Selin knows that drinking is supposed to be a big deal in college, and she can see that the other kids are obsessed with alcohol and how to get it. But personally, she’s just like: “How is it going to improve my actual life to be drunk right now.” She associates drinking with her parents, so it isn’t especially cool to her. That sense of inner feelings and personal history not matching up with social expectations or received stories is really basic to novels in general, and to the story I wanted to tell. It didn’t have to be drinking; but that was actually my own experience with alcohol in my first year of college, so that’s what I used to express that disjuncture. Or maybe it’s more accurate to say, that’s how I experienced and understood that disjuncture, so I just kept it that way in the book. Either way, I guess it’s both intentional and unintentional.

With sex, I guess I would say that sex is really important in The Idiot—it’s just that sometimes the important thing is people not ending up having sex. Sexual frustration is a famous engine for novelistic production—just look at Henry James.

Selin sees Ivan as more experienced and wise because he is older, but I had to wonder if he knew any more about the world than she did. How do you see that character? Is he a good guy?
I’m delighted and touched by this question. In a way it’s the point of the book. All the novel gives you is Selin’s subjective impressions, which you know don’t coincide 100% with objective reality (otherwise it wouldn’t be called The Idiot). So you’re right to question her judgment. It’s safe to assume that Ivan is less wise and more confused than he seems to Selin. After all, we know he seems old to her, but we also know he’s only 23.

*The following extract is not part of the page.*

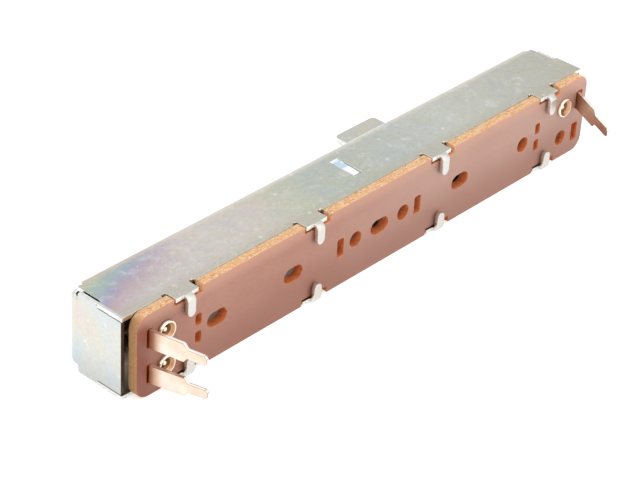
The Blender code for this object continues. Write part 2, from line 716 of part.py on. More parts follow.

Beyond that, though, I think the best answer to your question is in Proust, in the passage I used as the epigraph. It starts like this:

But the characteristic feature of the ridiculous age I was going through—awkward indeed but by no means infertile—is that we do not consult our intelligence and that the most trivial attributes of other people seem to us to form an inseparable part of their personality. In a world thronged with monsters and with gods, we know little peace of mind…

I vividly remember from my student years the feeling that “the most trivial attributes of other people” are actually fundamental aspects of their personality. Everything a professor/ authority figure/ love-object said seemed like a transparent reflection of that person’s fixed and unchanging policy, personality and intentions. By contrast, everything I said was provisional, cobbled together, in flux.

Gradually I came to realize that everyone experiences their subjectivity as being provisional and in flux, and that everyone assumes, at least at first, that other people are more coherent and fixed in their identities. However much we know that all people are human, we feel like “the world is thronged with monsters and with gods.” All other people seem to be either good or not good; all their actions seem to be adding up toward some intention or plan.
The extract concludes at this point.